In the past few months, SNCF has rolled out a variety of alternatives to its TGV trains, as the European train landscape changes quickly due to European regulations.

We’ve spoken previously about SNCF’s Porte-à-Porte service, which provides taxis to the departing train station and from the arriving train station – in fact, the engineer in charge of Porte-à-Porte even posted a guest post on the Anatomy of the Paris Taxi market.

SNCF has also responded to recent legislation that now allows long-distance bus routes to compete with train companies (previously banned in Europe) – SNCF’s iDBus has been providing long-distance buses from Paris to other major cities; however, looking at the prices, it’s no surprise the service isn’t getting much attention, as it costs as much as a train ticket (if you buy well in advance) and takes 3 times as long.

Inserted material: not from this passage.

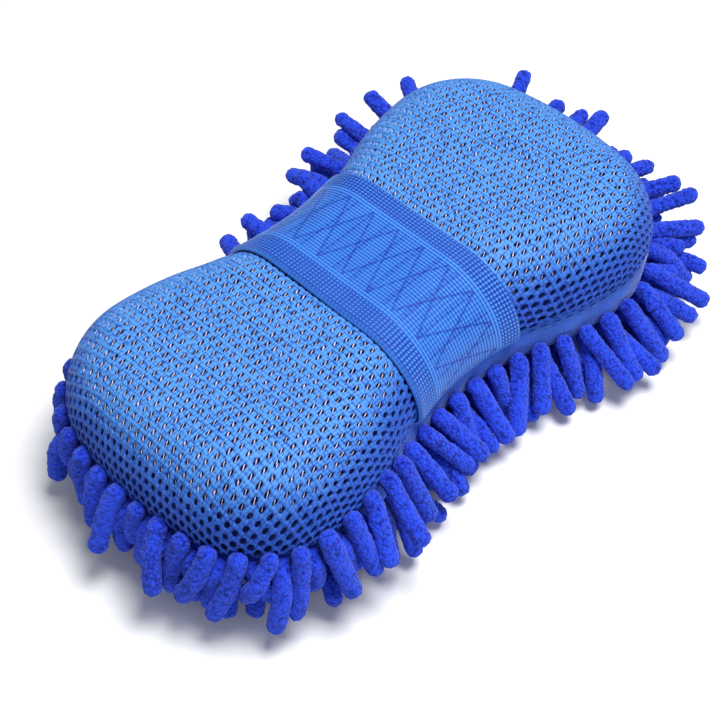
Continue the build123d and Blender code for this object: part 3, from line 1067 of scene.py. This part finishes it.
class MITT_OT_strap(bpy.types.Operator):
    """Makes the elastic hand strap over the waist, and the stitches of its two ends"""

    bl_idname = "mitt.strap"
    bl_label = "Hand Strap"

    def execute(self, context):
        sizes = context.scene.wash_mitt_sizes
        half = STRAP_WIDTH / 2
        middle_top = waist_edge(0, TOP_ROUNDING)
        reach = middle_top + QUARTER_RUN + (PAD_TOP - TOP_ROUNDING - STRAP_END_BOTTOM) - 0.5 * MM
        columns, rows, sparse = 161, 385, 16
        across = np.linspace(-half, half, columns)
        along = np.linspace(-reach, reach, rows)
        grid_along, grid_across = np.meshgrid(along, across, indexing="ij")
        extra = waist_edge(grid_across, TOP_ROUNDING) - middle_top
        grid_run = grid_along + np.sign(grid_along) * extra * np.abs(grid_along) / reach
        raised = strap_relief(grid_across / MM, grid_along / MM)
        roll = np.sqrt(np.clip(1 - (np.abs(grid_across) / half) ** 40, 0, 1))
        wave = 0.35 * MM * np.sin(grid_along / (11 * MM)) * (np.abs(grid_across) / half) ** 4
        selvedge = 0.5 * MM * np.exp(-(((grid_across / MM + 24.4) / 1.3) ** 2))
        lift = (1.25 * MM + 0.45 * MM * raised + selvedge) * roll + wave
        top = strap_point(grid_across, grid_run, lift).reshape(-1, 3)
        faces = [face[::-1] for face in ring_faces(rows, columns, closed=False)]
        coarse = np.linspace(0, columns - 1, sparse).astype(int)
        under = strap_point(grid_across, grid_run, 0.05 * MM + wave)[:, coarse].reshape(-1, 3)
        offset = len(top)
        underside = ring_faces(rows, sparse, closed=False)
        faces += [tuple(index + offset for index in face) for face in underside]
        for row in range(rows - 1):
            low, high = row * columns, (row + 1) * columns
            low_under, high_under = offset + row * sparse, offset + (row + 1) * sparse
            faces.append((low, high, high_under, low_under))
            far = columns - 1
            far_under = sparse - 1
            faces.append((high + far, low + far, low_under + far_under, high_under + far_under))
        last_row, last_under = (rows - 1) * columns, offset + (rows - 1) * sparse
        first = [*range(columns), *reversed(range(offset, offset + sparse))]
        last = [*range(last_row, last_row + columns), *reversed(range(last_under, last_under + sparse))]
        faces += [first, last[::-1]]
        flat = np.c_[grid_across.ravel(), grid_along.ravel()]
        flat = np.vstack([flat, np.c_[grid_across[:, coarse].ravel(), grid_along[:, coarse].ravel()]])
        shown = np.concatenate([raised.ravel(), np.full(len(under), 0.3)])
        strap = piece("elastic_strap", np.vstack([top, under]), faces,
                      material_of("woven elastic", strap_material), flat, extra={"raised": shown})
        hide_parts("hand_strap", "strap_end_left", "strap_end_right")
        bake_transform(strap)
        for name, side, cad in (("strap_thread_left", 1, "strap_end_left_stitches"),
                                ("strap_thread_right", -1, "strap_end_right_stitches")):
            places = np.linspace(-half + 3 * MM, half - 3 * MM, STRAP_STITCHES)
            run = np.full(STRAP_STITCHES, side * (reach - 2.5 * MM))
            lift = np.full(STRAP_STITCHES, 1.7 * MM)
            spots = strap_point(places, run, lift)
            aims = strap_point(places + 0.5 * MM, run, lift) - spots
            facings = np.tile([0.0, side, 0.0], (STRAP_STITCHES, 1))
            thread = stitches(name, sizes, spots, aims, facings, 2.8 * MM)
            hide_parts(cad)
        return {"FINISHED"}


# ---------------------------------------------------------------- the noodles


def noodle_axes(name):
    """Root, direction and length of each noodle in a CAD node."""
    bm = bmesh.new()
    bm.from_mesh(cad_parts[name].data)
    bmesh.ops.remove_doubles(bm, verts=bm.verts, dist=0.01 * MM)
    left = set(bm.verts)
    axes = []
    while left:
        island, fresh = [], [min(left, key=lambda vert: vert.index)]
        left.discard(fresh[0])
        while fresh:
            vert = fresh.pop()
            island.append(vert.co[:])
            for edge in vert.link_edges:
                other = edge.other_vert(vert)
                if other in left:
                    left.discard(other)
                    fresh.append(other)
        points = np.array(island)
        middle = points.mean(axis=0)
        way = np.linalg.svd(points - middle, full_matrices=False)[2][0]
        way = way if way[2] < 0 else -way
        reach = (points - middle) @ way
        axes.append((middle + way * reach.min(), way, reach.max() - reach.min()))
    bm.free()
    return axes


def unit(rows):
    """Rows scaled to length 1."""
    return rows / np.maximum(np.linalg.norm(rows, axis=-1, keepdims=True), 1e-9)


def fallen(roots, ways, tier):
    """The noodles' directions as they lie: hanging at one end, thrown out at the other and along the left."""
    place = roots[:, 0] / (PAD_LENGTH / 2)
    right, left = (np.interp(place, LIE_PLACES, lie) for lie in (LIE_RIGHT, LIE_LEFT))
    droop = np.radians(right + (left - right) * smooth(roots[:, 1], *LIE_STRIP) + LIE_TIER * tier)
    level = unit(ways[:, :2])
    return np.c_[level * np.cos(droop)[:, None], -np.sin(droop)]


def first_lines(sizes, roots, ways, lengths, draw):
    """Middle lines before they settle: each leaves its root its own way and curls a little."""
    count = len(roots)
    up = np.array([0, 0, 1.0])
    steep = np.abs(ways[:, 2]) > 0.98
    aside = unit(np.where(steep[:, None], [1.0, 0, 0], np.cross(ways, up)))
    over = np.cross(aside, ways)
    aim = unit(
        ways + aside * draw.normal(0, AIM_WANDER[0], count)[:, None]
        + over * draw.normal(AIM_LIFT, AIM_WANDER[1], count)[:, None])
    curl = (
        aside * draw.normal(0, CURL_WANDER[0], count)[:, None]
        + over * draw.normal(0, CURL_WANDER[1], count)[:, None])
    lines = np.empty((count, NOODLE_JOINTS, 3))
    inward = np.where(steep[:, None], ways * SOLE_SUNK, unit(ways * [1, 1, ROOT_SLOPE]) * FRINGE_SUNK)
    lines[:, 0] = roots - inward * MM
    step = (lengths / (NOODLE_JOINTS - 1))[:, None]
    lines[:, 1] = lines[:, 0] + unit(inward) * step
    for joint in range(2, NOODLE_JOINTS):
        bend = (joint - 1) / (NOODLE_JOINTS - 2)
        lines[:, joint] = lines[:, joint - 1] + unit(aim + curl * bend) * step
    return lines, step


def settle(sizes, lines, step):
    """Pushes the noodles off each other, the floor and the pad, and keeps their lengths."""
    radius = sizes.noodle_radius
    nearby, clearance, beside_pad, floor = 3.2 * radius, 1.9 * radius, 0.95 * radius, 1.3 * radius
    count = len(lines)
    owner = np.repeat(np.arange(count), NOODLE_JOINTS)
    free = np.tile(np.arange(NOODLE_JOINTS) > 1, count).astype(float)
    first = second = None
    for turn in range(SETTLE_TURNS):
        flat = lines.reshape(-1, 3)
        if turn % NEIGHBOUR_TURNS == 0:
            gap = np.linalg.norm(flat[:, None] - flat[None], axis=2)
            first, second = np.nonzero((gap < nearby) & (owner[:, None] < owner[None]))
        apart = flat[second] - flat[first]
        gap = np.maximum(np.linalg.norm(apart, axis=1), 1e-6)
        press = np.maximum(clearance - gap, 0) * SETTLE_PUSH
        push = apart / gap[:, None] * press[:, None]
        np.add.at(flat, second, push * free[second][:, None])
        np.add.at(flat, first, -push * free[first][:, None])
        past, _, outward = past_edge(flat[:, :2], 0)
        beside = (flat[:, 2] > SOLE_HEIGHT - 0.5 * radius) & (past < beside_pad) & (free > 0)
        flat[beside, :2] += outward[beside] * np.minimum(beside_pad - past[beside], 1 * MM)[:, None]
        under = (past < -0.5 * radius) & (free > 0)
        flat[under, 2] = np.minimum(flat[under, 2], SOLE_HEIGHT - 0.9 * radius)
        flat[free > 0, 2] = np.maximum(flat[free > 0, 2], floor)
        lines = flat.reshape(count, NOODLE_JOINTS, 3)
        inner = (lines[:, :-2] + lines[:, 2:]) / 2 - lines[:, 1:-1]
        lines[:, 2:-1] += SETTLE_EASE * inner[:, 1:]
        for joint in range(2, NOODLE_JOINTS):
            way = unit(lines[:, joint] - lines[:, joint - 1])
            lines[:, joint] = lines[:, joint - 1] + way * step
    return lines


def settled_noodles(sizes):
    """The middle lines of all noodles, by CAD node."""
    draw = np.random.default_rng(sizes.seed)
    names = [f"fringe_{tier}_{side}" for tier in FRINGE_TIERS for side in FRINGE_SIDES]
    names += [f"sole_row_{row}" for row in SOLE_ROWS]
    owners, roots, ways, lengths = [], [], [], []
    for name in names:
        for root, way, length in noodle_axes(name):
            owners.append(name)
            roots.append(root)
            ways.append(way)
            fringed = name.startswith("fringe")
            lengths.append((sizes.noodle_length if fringed else length) * draw.uniform(*LENGTH_SPREAD))
    ways = np.array(ways)
    roots = np.array(roots)
    for number, tier in enumerate(FRINGE_TIERS):
        chosen = np.array([name.startswith(f"fringe_{tier}") for name in owners])
        ways[chosen] = fallen(roots[chosen], ways[chosen], number)
        roots[chosen, 2] += HANG_RISE[number] * smooth(-ways[chosen, 2], *HANG_START)
    lines, step = first_lines(sizes, roots, ways, np.array(lengths), draw)
    lines = settle(sizes, lines, step)
    owners = np.array(owners)
    return {name: lines[owners == name] for name in names}


class MITT_OT_noodles(bpy.types.Operator):
    """Makes the chenille noodles: three tiers of fringe and seven rows on the sole"""

    bl_idname = "mitt.noodles"
    bl_label = "Chenille Noodles"

    def execute(self, context):
        sizes = context.scene.wash_mitt_sizes
        draw = np.random.default_rng(sizes.seed + 1)
        for name, lines in settled_noodles(sizes).items():
            shown = name.startswith(("fringe_upper", "fringe_middle"))
            around, along = SHOWN_GRID if shown else HIDDEN_GRID
            count = len(lines)
            edges = [
                (noodle * NOODLE_JOINTS + joint, noodle * NOODLE_JOINTS + joint + 1)
                for noodle in range(count) for joint in range(NOODLE_JOINTS - 1)
            ]
            thick = np.repeat(draw.uniform(*THICKNESS_SPREAD, count), NOODLE_JOINTS)
            noodles = grow(
                name.replace("fringe", "noodles").replace("sole_row", "noodles_sole"),
                lines.reshape(-1, 3), edges,
                {"Radius": sizes.noodle_radius, "Around": around, "Along": along,
                 "Lump Height": sizes.lump_height, "Lump Scale": LUMP_SCALE,
                 "Material": material_of("terry chenille", noodle_material)},
                {"size": thick}, tree_of("sweep noodles", noodle_tree))
            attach(noodles, "root")
            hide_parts(name)
        return {"FINISHED"}


# ---------------------------------------------------------------- the stage


# Half the floor's side, and the camera's directions, distance and lens.
FLOOR_REACH = 3.0
CAMERA_AZIMUTH = math.radians(316.8)
CAMERA_ELEVATION = math.radians(51.4)
CAMERA_ROLL = math.radians(-2.6)
CAMERA_DISTANCE = 0.542
CAMERA_LENS = 79.6
CAMERA_TARGET = Vector((-0.0206, -0.0153, 0.040))


def area_light(name, place, aim, size, power, tint):
    """A square soft light."""
    light = bpy.data.lights.new(name, "AREA")
    light.size = size
    light.energy = power
    light.color = tint
    obj = bpy.data.objects.new(name, light)
    obj.location = place
    obj.rotation_euler = (Vector(aim) - Vector(place)).to_track_quat("-Z", "Y").to_euler()
    bpy.context.scene.collection.objects.link(obj)


class MITT_OT_stage(bpy.types.Operator):
    """Makes the pale floor, the studio lights and the camera"""

    bl_idname = "mitt.stage"
    bl_label = "Stage"

    def execute(self, context):
        scene = context.scene
        scene.view_settings.view_transform = "Standard"
        material, tree, shader = start_material("floor", 0.9, 0.0)
        pale = noise(tree, object_place(tree), 3)
        feed(tree, shader.inputs["Base Color"], between(tree, pale, (0.86, 0.87, 0.88), (0.9, 0.9, 0.9)))
        corners = [(x * FLOOR_REACH, y * FLOOR_REACH, 0) for x, y in ((-1, -1), (1, -1), (1, 1), (-1, 1))]
        piece("floor", corners, [(0, 1, 2, 3)], material)
        world = bpy.data.worlds.new("studio")
        world.use_nodes = True
        world.node_tree.nodes["Background"].inputs["Color"].default_value = (0.93, 0.96, 1.0, 1.0)
        world.node_tree.nodes["Background"].inputs["Strength"].default_value = 0.33
        scene.world = world
        area_light(
            "key", place=(0.12, -0.2, 0.95), aim=(-0.02, 0, 0.05), size=0.4, power=11, tint=(1.0, 0.99, 0.97))
        area_light(
            "fill", place=(0.1, -1.0, 0.5), aim=(0, 0, 0.03), size=0.5, power=1.5, tint=(0.95, 0.97, 1.0))
        self.camera(scene)
        return {"FINISHED"}

    @staticmethod
    def camera(scene):
        """The camera, aimed a little below and beside the middle of the pad."""
        level = Vector((-math.sin(CAMERA_AZIMUTH), math.cos(CAMERA_AZIMUTH), 0))
        right = Vector((math.cos(CAMERA_AZIMUTH), math.sin(CAMERA_AZIMUTH), 0))
        ahead = level * math.cos(CAMERA_ELEVATION) - Vector((0, 0, math.sin(CAMERA_ELEVATION)))
        up = right.cross(ahead)
        data = bpy.data.cameras.new("camera")
        data.lens = CAMERA_LENS
        data.sensor_width = 36
        data.clip_start = 0.01
        camera = bpy.data.objects.new("camera", data)
        place = Matrix.Translation(CAMERA_TARGET - ahead * CAMERA_DISTANCE)
        turned = Matrix((right, up, -ahead)).transposed().to_4x4()
        camera.matrix_world = place @ turned @ Matrix.Rotation(CAMERA_ROLL, 4, "Z")
        scene.collection.objects.link(camera)
        scene.camera = camera


# ---------------------------------------------------------------- the add-on


STEPS = (MITT_OT_foam, MITT_OT_cloth, MITT_OT_net, MITT_OT_strap, MITT_OT_noodles, MITT_OT_stage)


class MITT_PT_panel(bpy.types.Panel):
    """Lists the mitt's pieces in the order they are made"""

    bl_idname = "MITT_PT_panel"
    bl_label = "Wash Mitt"
    bl_space_type = "VIEW_3D"
    bl_region_type = "UI"
    bl_category = "Wash Mitt"

    def draw(self, context):
        for step in STEPS:
            self.layout.operator(step.bl_idname, text=step.bl_label)
        for group in (context.scene.wash_mitt_sizes, context.scene.wash_mitt_colours):
            box = self.layout.box()
            for name in group.bl_rna.properties.keys():
                if name not in ("rna_type", "name"):
                    box.prop(group, name)


CLASSES = (WashMittSizes, WashMittColours, *STEPS, MITT_PT_panel)


def register():
    """Adds the mitt's classes and settings."""
    for made in CLASSES:
        bpy.utils.register_class(made)
    bpy.types.Scene.wash_mitt_sizes = PointerProperty(type=WashMittSizes)
    bpy.types.Scene.wash_mitt_colours = PointerProperty(type=WashMittColours)


def unregister():
    """Takes them away again."""
    del bpy.types.Scene.wash_mitt_colours
    del bpy.types.Scene.wash_mitt_sizes
    for made in reversed(CLASSES):
        bpy.utils.unregister_class(made)


def main():
    """Builds the mitt and its stage."""
    register()
    bpy.ops.mitt.foam()
    bpy.ops.mitt.cloth()
    bpy.ops.mitt.net()
    bpy.ops.mitt.strap()
    bpy.ops.mitt.noodles()
    bpy.ops.mitt.stage()


if __name__ == "__main__":
    main()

The only way users are going to adopt a transportation service that takes 3 times as long is if it is 3 times as cheap; 123enVoiture may be just a service, though they will still have to compete for mindshare with Blablacar, the European-wide incumbent in ride-sharing. While LesEchos argues that 123enVoiture will benefit from a boost from a giant like SNCF, I would challenge someone to name another service that SNCF has acquired and boosted beyond its competitor.

SNCF purchasing into new verticals of transportation is certainly exciting – will this open them up to purchase collaborative car rental marketplaces like BuzzCar or Drivy? What other verticals can we expect them to dig their claws into? Likely, the answer is irrelevant, as SNCF ultimately seems to be purchasing defensively, and if they think like Bouygues, Orange & SFR did when Free Mobile first launched, having a plan to combat new entrants won’t be enough.

New entrants like Eurolines and other train operators won’t just attack prices and transportations models – they’ll attack quality of service, convenience & overall customer experience. SNCF isn’t particularly terrible in this respect – their iPhone app is quite handy for purchasing tickets, and their customer servie is pretty good inside train stations – but don’t expect them to give equal emphasis to ‘alternative’ verticals like 123enVoiture anytime soon. If their strategy for rolling out Porte-a-porte across multiple train stations is any indication, it will be a slow enough process for 123enVoiture to lose any traction it had before it ever gets the boost it needs from SNCF.